I began to think of the other stupid things I’ve done: 20 years of
rowing training, hundreds of hours on the Concept 2 rowing machine, an Ironman,
an Etape du Tour, the Raid Pyrenees, Paris Roubaix sportive, L’Eroica, etc. I
convinced myself that all these were only a warm up for this, an ascent of Mont
Ventoux on a Raleigh Chopper. Yeah, not bad, but I was still swimming through a
haze of discomfort. I thought about my father who died an incredibly painful
death from cancer in 1999. I imagined what he would be saying to me from a
support car. A bit better but more likely to make me cry than help with this. I
thought about my children, Felix and Didi (my 6 year old son and 4 year old
daughter) and what they would say to me from a support car: probably “Daddy,
when can I have an apple?” and this brought me back to the moment. I realised I
was in serious danger of losing my rhythm completely, cramping and having to
stop. Finally, despite having no appetite, I asked for some food. I had chosen Madeleine
cakes on the basis that they had some sugar and are easy to digest. They
worked. Swallowing mouthfuls of water and then sucking in huge amounts of air
to try to address the deficit I decided I was going to finish this ride with no
stops, no messing, no matter what. Not only that, I was also going to catch up
and overtake the group of cyclists in matching kit I could see ahead. I started
to dig in very deep and ignore all the warning signs: breathlessness, back
pain, leg pain, elbow pain, wrist pain, light headedness, the lot. I knew this
was risky but the whole thing was a risk and if I’d wanted to do this sensibly
I wouldn’t be doing it on a Raleigh Chopper, for heaven’s sake.

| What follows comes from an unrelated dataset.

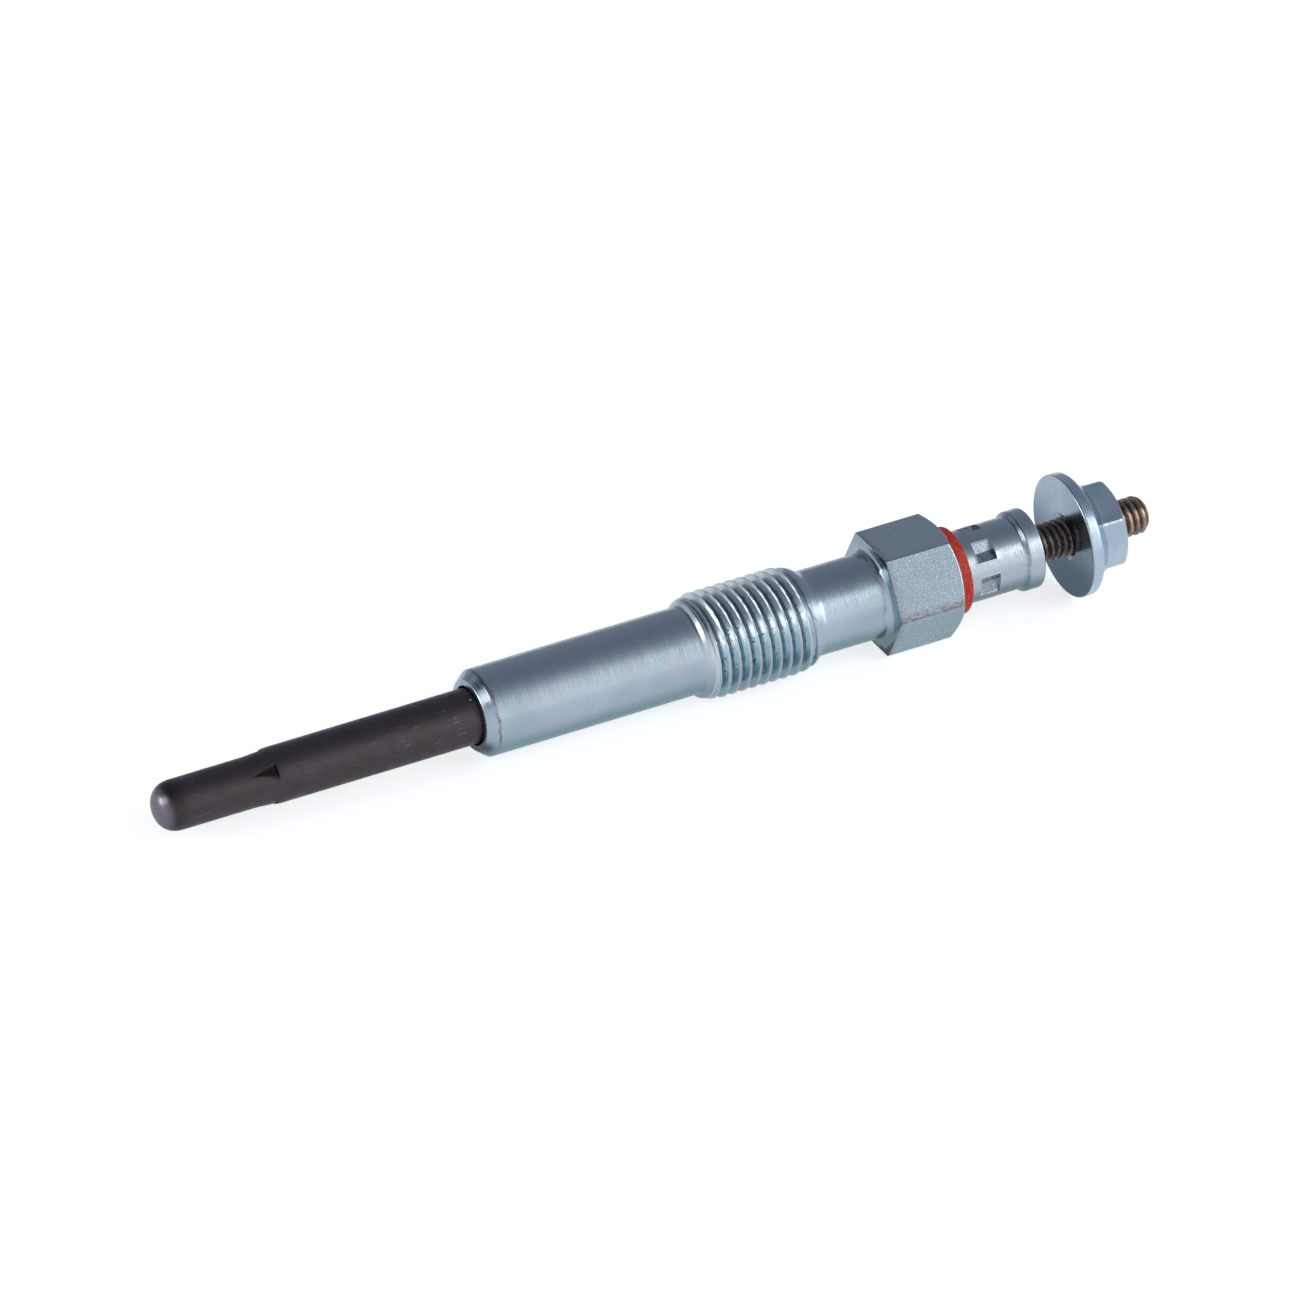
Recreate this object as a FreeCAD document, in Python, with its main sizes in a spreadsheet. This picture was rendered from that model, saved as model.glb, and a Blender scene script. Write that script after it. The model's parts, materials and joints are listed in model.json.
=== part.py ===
import FreeCAD, Part
import math
import os
import Sketcher

# Diesel glow plug, lying at rest on a level surface.
# The plug's axis is the bodies' own X axis. Along it, 0 is the apex of the glow tube and plus is
# towards the terminal stud. Every body gets the same placement, which lays the plug down on the
# front edge of its thread and the rim of its nut.

SIZES = [
    # Glow tube, the swaged and closed sheath that reaches into the chamber
    ("rod_reach", "38.0"),  # apex to the front face of the housing
    ("rod_diameter", "6.2"),
    ("tip_diameter", "5.6"),
    ("tip_length", "11.9"),  # apex to the start of the swaged step
    ("swage_length", "2.3"),
    ("mark_front", "10.6"),  # apex to the point of the flats left between the swaging jaws
    ("mark_length", "3.0"),
    ("mark_depth", "0.27"),
    ("mark_count", "4"),
    ("mark_roll", "50"),  # degrees, from straight up
    ("tube_wall", "0.75"),
    ("tip_wall", "1.8"),
    ("tube_depth", "22.2"),  # length of tube inside the housing
    # Coils inside the glow tube
    ("wire_flats", "0.5"),  # across the flats of the wire
    ("coil_radius", "1.35"),  # axis to the middle of the wire
    ("coil_front", "2.7"),
    ("heating_pitch", "3.5"),
    ("heating_turns", "3"),
    ("regulating_pitch", "5.45"),
    ("regulating_turns", "3"),
    ("weld_gap", "0.02"),
    # Seal in the mouth of the glow tube
    ("tube_seal_length", "3.2"),
    # Housing, turned from one hexagonal bar
    ("nose_diameter", "7.9"),
    ("nose_chamfer", "1.1"),
    ("recess_diameter", "6.66"),
    ("recess_depth", "2.0"),
    ("seat_length", "14.0"),  # where the glow tube is pressed in
    ("cavity_diameter", "6.8"),
    ("shank_diameter", "9.7"),
    ("shank_length", "28.1"),  # front face to the first full thread
    ("lead_length", "2.05"),
    ("lead_step", "0.5"),  # steep front part of the lead
    ("lead_diameter", "10.8"),  # where the steep part ends
    ("thread_diameter", "11.76"),
    ("thread_length", "10.0"),
    ("runout_length", "2.5"),
    ("runout_slope", "1.5"),  # gentle front part of the run-out
    ("runout_diameter", "11.0"),  # where the gentle part ends
    ("neck_diameter", "9.44"),
    ("neck_length", "10.6"),
    ("neck_root", "0.7"),
    ("hex_flats", "12.0"),
    ("hex_length", "8.5"),
    ("hex_crown_diameter", "10.8"),  # round face left by the crown chamfer
    ("crown_angle", "30"),  # degrees, hexagon and nut alike
    ("seal_bore_diameter", "7.8"),
    ("seal_bore_depth", "6.2"),
    # Centre electrode and terminal thread, one rod
    ("spigot_length", "5.0"),
    ("electrode_diameter", "3.2"),
    ("electrode_shoulder", "1.2"),
    ("shoulder_lead", "2.4"),  # shoulder's rear edge to the floor of the seal bore
    ("terminal_diameter", "4.2"),
    ("stud_beyond_nut", "4.2"),
    ("stud_point_length", "0.7"),
    ("stud_point_diameter", "3.0"),
    ("slip_gap", "0.05"),
    # Body seal and insulating washer in the rear of the housing
    ("body_seal_length", "2.2"),
    ("washer_diameter", "9.7"),
    ("washer_thickness", "1.4"),
    ("washer_edge", "0.2"),
    # Crimped sleeve that holds the washer down
    ("sleeve_diameter", "8.0"),
    ("sleeve_length", "9.0"),
    ("collar_diameter", "8.86"),
    ("collar_length", "1.65"),
    ("collar_slope", "0.45"),
    ("crimp_front", "1.35"),
    ("crimp_length", "2.3"),
    ("crimp_width", "2.4"),
    ("crimp_edge_depth", "0.3"),
    ("crimp_middle_depth", "0.72"),
    ("crimp_count", "6"),
    ("crimp_roll", "39.4"),  # degrees, from straight up
    # Flange nut, screwed part of the way down
    ("terminal_gap", "4.5"),  # sleeve to nut, where the cable's ring goes
    ("nut_height", "5.5"),
    ("nut_flats", "9.2"),
    ("nut_roll", "25.8"),  # degrees, from straight up
    ("nut_crown_diameter", "8.9"),
    ("flange_diameter", "13.7"),
    ("flange_rim", "1.25"),
    ("flange_slope", "36.8"),  # degrees, back of the flange
    ("countersink", "0.5"),
]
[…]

I caught the group of cyclists with a series of stamping bursts and then,
with the summit in close sight I heard another chorus of approval from a
support car. I won’t type out verbatim what I was thinking but I know that any
half decent athlete will know exactly the sentiment. I wanted to empty the tank
now, ie to throw everything I had left into the pedals so that on arrival I had
nothing left. I left the group of cyclists behind and pushed harder and harder.
I wondered how long at this pace it would take before tunnel vision set in. It
wasn’t long. I held my rhythm and pressed harder. Then, just as I neared the
final bend I was overtaken by a cyclist I hadn’t previously seen. This threw me
into a rage. I overtook him on the outside of the bend and shovelled as much
pace into the final hundred or so metres as there was left. It was 11.37am. Tank.
Empty. Overtaken by 11 cyclists. Overtook 41.
It took a while for me to be able to stand again but when I did, I held
the Chopper aloft under the Mont Ventoux sign. The support crew were fantastic.
Blackett brought me some Minute Made apple juice, apologising for it not being
Tizer.
For those wondering, I didn’t descend.
In addition to my exceptional support crew, I want to thank everyone who
has expressed interest and support in what was ultimately a rather silly
endeavour. I hope that it inspires at least one person in some way to do
something they’ve thought about doing but haven’t yet taken it on. Most importantly,
I want to thank all those who have donated to Leuka. Your contributions will
certainly make a real difference to people’s lives: cancer sufferers and their
families.
The Fireflies: “For those who suffer, we ride”
D M Richardson, proud to be a Firefly.